City administrator John Call said engineers are considering a berm-like structure to limit future flood damage to the ball field.
“It (the structure) would keep trash and other debris in the river and not cause any more harm downstream,” he said about the project, which is only in the planning stages.
The city will work with county officials on improving the storm water flow on North Blue Mound Avenue near 131st Street to disperse water coming to the city from the north and west into nearby farmland, away from residential housing.
“Storms are coming more frequently,” Call said. “We need to plan for more water (events) in the future.”
Silver lining for wildlife
The Lower Mound Lake no longer exists at Blue Mounds State Park, a casualty of the strong currents that eroded portions of the dam.
While state and federal officials decide if or how the dam should be repaired and a lake formed again, visitors to the park are enjoying the change in migratory birds to the area.
“Shore birds we don’t normally see are here,” said park employee Kathy Deuschle. “These birds wouldn’t normally be around.”
Lower Mound Lake has been reduced to a grassy marsh, attracting birds to stop instead of going elsewhere. Excited birdwatchers have told Deuschle of the discovery.
Birds, such as Canada geese, who desire the solid surface of a lake, now stop at the park’s Upper Mound Lake.
The aftermath
Last year more than 100,000 acres of farmland were damaged by floodwater and the hailstorm that pummeled the northern third of Rock County.
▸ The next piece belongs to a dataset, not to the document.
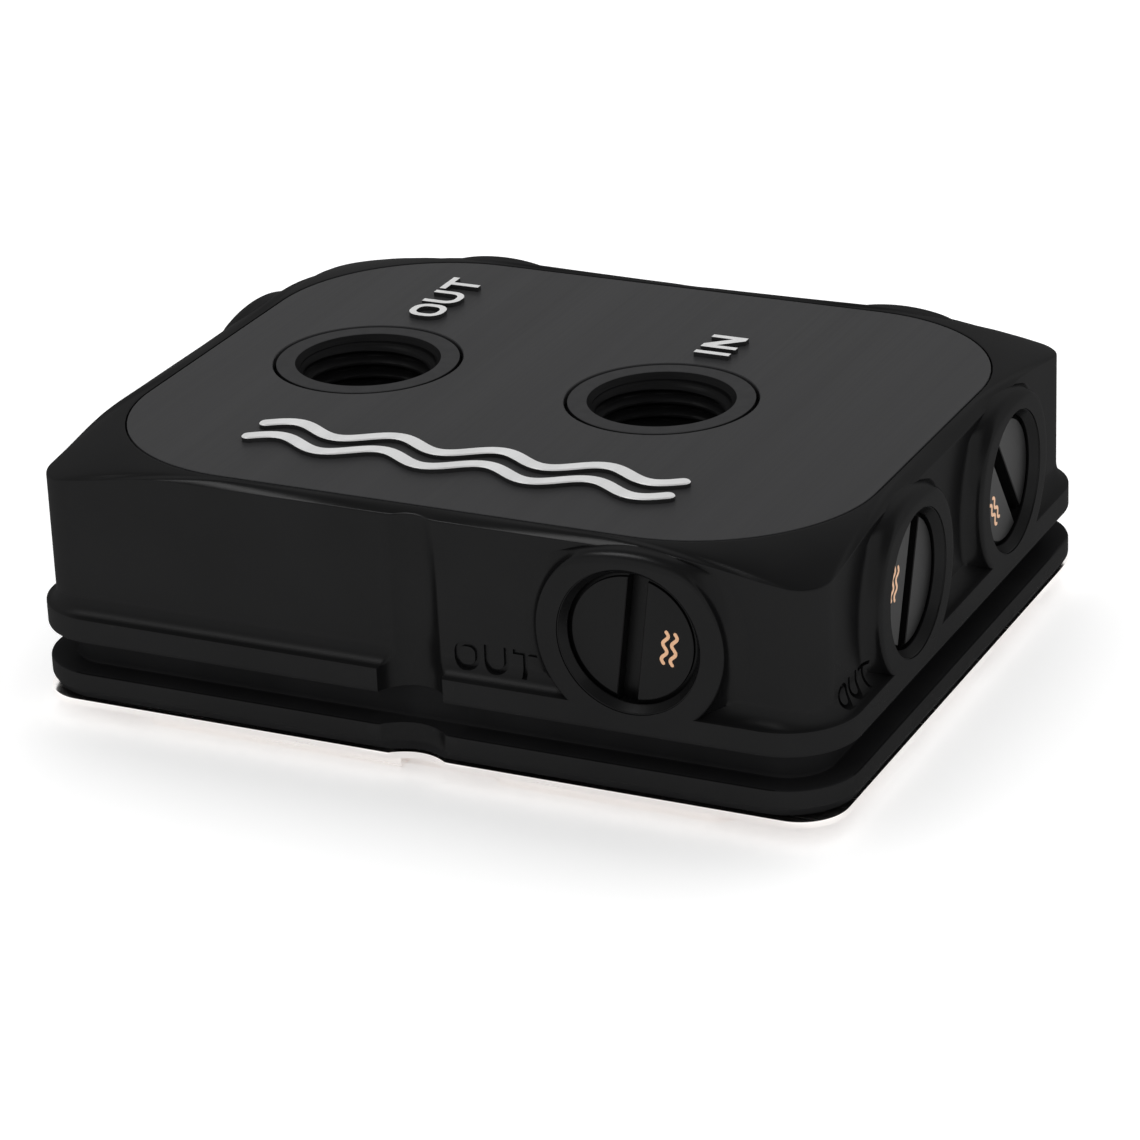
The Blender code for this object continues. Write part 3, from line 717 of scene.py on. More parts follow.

Fraser Norton, Rock County Farm Service Agency director, said the majority of the fence damage has been repaired and debris has been removed from farm fields.
“The effects of the last year are still being felt,” Norton said.
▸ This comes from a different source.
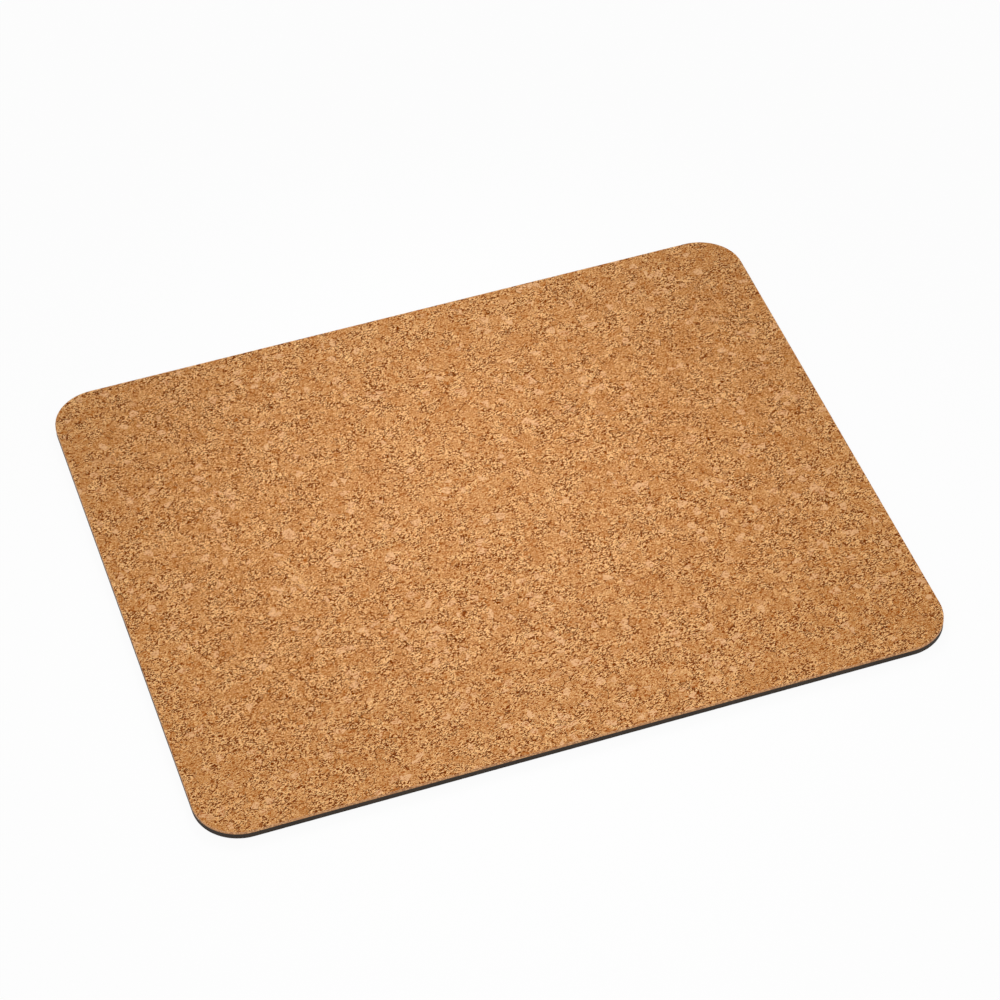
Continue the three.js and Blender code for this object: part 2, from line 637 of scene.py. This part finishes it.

Many fields were washed of crop residue and a new crop needs to be planted and harvested in order for the residue to be replaced.
Norton said he is disappointed that more farmers didn’t take advantage of federal programs that could help with conservation repairs.
“They (area producers) are not in the mindset, if there is damage, to run to the government office to see what money is here,” Norton explained. “People roll up their sleeves and do it themselves.”
One of those who completed the work themselves is Hardwick farmer Hal Paulson. He spent time last fall scraping the sand and gravel deposited by floodwaters on his farm field on the west side of the Rock River.
“If you have a couple of inches you can incorporate it into the soil,” Paulson said.
He estimated four to five acres were covered with more than three feet of silt that needed to be removed before spring planting. Paulson scraped the silt into piles.
Besides flooding debris, Paulson said the field was hammered by hailstones reported to be as large as golf balls. Unable to replant, Paulsen left the rows to fend for themselves, and his corn harvest yielded only 20 bushels per acre. Normally his yield average is 150 bushels.
Crop and hail insurance covered the majority of the yield loss.
“It was good,” Paulson said of the coverage.
This year he has planted soybeans.
“It could flood (and hail) again, but that’s the way it goes,” he said.